The guy asked me to remove the “ticking object” from my bag. I knew how this conversation was going to go, so I took the clock out and presented it to the guy. He looked excited to find illegal contraband, but he had some trouble figuring out what exactly it was, it just looked military so it’s got to be totally illegal. Right? I said it’s a clock. He looked disappointed, and asked me what sort of clock it is. I said it’s made to look exactly like the clock in a Su-27, it’s for people who like military stuff, and obviously it’s a Chinese copy, because where can you find an authentic clock from a Su-27……… right?!. He seemed convinced by that argument, so he smiled, let me stuff it back in, and pushed the suitcase through. (I made a point to immediately gift the stupid clock to J. immediately on arriving to Bukhara, because I no longer wanted to deal with this nonsensical paranoia).

Between this and that, we were called to the boarding gate, so I started snapping pictures, because I was so excited to be on a nearly defunct airliner … but my joy was cut short by some functionary of the Uzbek military forces who probably thought I would steal the soul of the airliner, so he started waving frantically and making scary faces for me to stop shooting. In a great display of teamwork, I distracted him with my huge camera and hungry eyes while J. fired away with his phone, so here’s his pic instead.

I figured their jurisdiction did not extend inside the plane, so I kept shooting pics inside.

Oh man, those bullet holes. What this plane must have seen! … no wait, it’s just paint peeling.

Off we goo……….. note the position of the engines compared to an ATR or a Dash: they are below the fuselage, so you see over the engines. Very odd.

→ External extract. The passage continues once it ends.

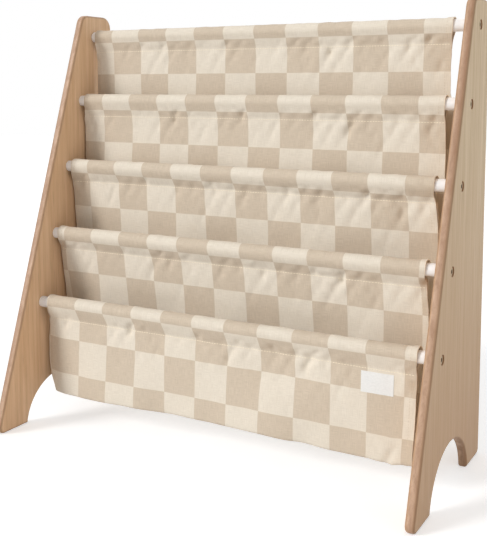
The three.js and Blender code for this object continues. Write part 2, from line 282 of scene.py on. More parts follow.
def wood_finish():
    """Pale oiled oak. Fine noise stretched upwards is the grain and mixes the face's two tones; a broad
    noise clouds them, and height warms them towards the floor. Inner faces mix a warmer pair. The edge
    mark, 0 on the faces and 1 on the rim, brings in a redder pair, with a dark arris about one half;
    the rim's outer half is darkened as painted shade of a rounder edge turning from the light, the more
    so high on the right board, where the whole rim is also darker. Bolt holes are darker, as raw wood
    with painted shade of the recess. Pores are the tops of a very close upright noise, darker and sunk."""
    f = Finish("oak_panel", Roughness=0.5, Specular_IOR_Level=0.25)
    broad = f.noise(f.coordinates((14, 14, 1.2)), detail=3.0, distortion=0.6)
    grain = f.noise(f.coordinates((160, 160, 5)), detail=6.0, roughness=0.65, distortion=0.25)
    pores = f.noise(f.coordinates((900, 900, 26)), detail=2.0)
    place = f.node("SeparateXYZ", {"Vector": f.node("TexCoord").outputs["Object"]})
    inner, edge_mark, bore = f.mark("inner"), f.mark("edge"), f.mark("bore")

    grain_share = f.spread(grain, 0.32, 0.68)
    face = f.mix(grain_share, srgb(192, 166, 130), srgb(213, 189, 154))
    face = f.mix(f.spread(broad, 0.35, 0.65, 0.0, 0.35), face, srgb(203, 174, 140))
    face = f.mix(f.spread(place.outputs["Z"], 0.42, 0.04, 0.0, 0.7), face, srgb(184, 142, 106))
    warm = f.mix(grain_share, srgb(212, 171, 131), srgb(231, 193, 156))
    face = f.mix(f.times(inner, 0.88), face, warm)

    edge = f.mix(f.spread(grain, 0.35, 0.65), srgb(174, 139, 113), srgb(204, 169, 142))
    colour = f.mix(f.spread(edge_mark, 0.5, 1.0), face, edge)
    arris = f.times(f.spread(edge_mark, 0.0, 0.45), f.spread(edge_mark, 1.0, 0.55))
    colour = f.mix(f.times(arris, 0.6), colour, srgb(136, 100, 74))

    # Painted shade: the rim's outer half is darkened like a rounder edge turning from the light, more so
    # high on the right board
    outer_half = f.times(edge_mark, f.sums("SUBTRACT", 1.0, inner))
    right = f.spread(place.outputs["X"], 0.0, 0.1)
    high = f.times(f.spread(place.outputs["Z"], 0.27, 0.42), right)
    painted_edge_shade = f.sums("ADD", f.times(high, 0.33), 0.32)
    colour = f.mix(f.times(outer_half, painted_edge_shade), colour, srgb(146, 108, 80))
    colour = f.mix(f.times(f.times(high, edge_mark), 0.16), colour, srgb(140, 102, 76))

    # Bolt bores are darker: raw wood, with painted shade of the recess
    colour = f.mix(bore, colour, srgb(150, 114, 84))
    dash = f.spread(pores, 0.60, 0.72, 0.0, 0.35)
    f.colour(f.mix(dash, colour, srgb(140, 110, 82)))
    f.roughness(f.spread(grain, 0.3, 0.7, 0.56, 0.42))
    f.bump(f.sums("SUBTRACT", grain, dash), 0.25, 0.0003)
    return f.material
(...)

Some people appeared to be genuinely interested in the content of the Uzbekistan Airways magazine. Note how weird Soviet planes were – the window shades go from bottom to top. Because you know, why use gravity? Socialism beat gravity with proletariat effort!!! (1% of me wonders if the designers knew that about a year into the life of the plane, they would be unable to guarantee that the shades would stay in place – they would likely slide under gravity – and since you want shades open on landing, they designed them to go bottom to top, so that when inevitably the retention mechanism fails, at least they’ll all slide into an open position. .. and now that I wrote that, I change that 1% number to 90% certainty, because Soviet design was very functional, utilitarian, and entirely non-reliant of the collaboration of the average folk, which means in this case, they function precisely as wanted without having to ask the public to collaborate).

Hardcore materials painted time and time again. It will outlive you, me, and the cockroaches after the inevitable nuclear apocalypse.

And yes!!!!!!!! The seats that fold the wrong way!!!!! That’s how you know you’re in a Soviet airliner.

More teamwork pictures. While I ran around flailing my hands and my camera around, J. surreptitiously took pictures of the surroundings.


The amazing baggage weighting scale in the terminal. Don’t smoke next to it! It can’t take anymore, after 70 years of standing in one place.

A short taxi ride later we were in our hotel.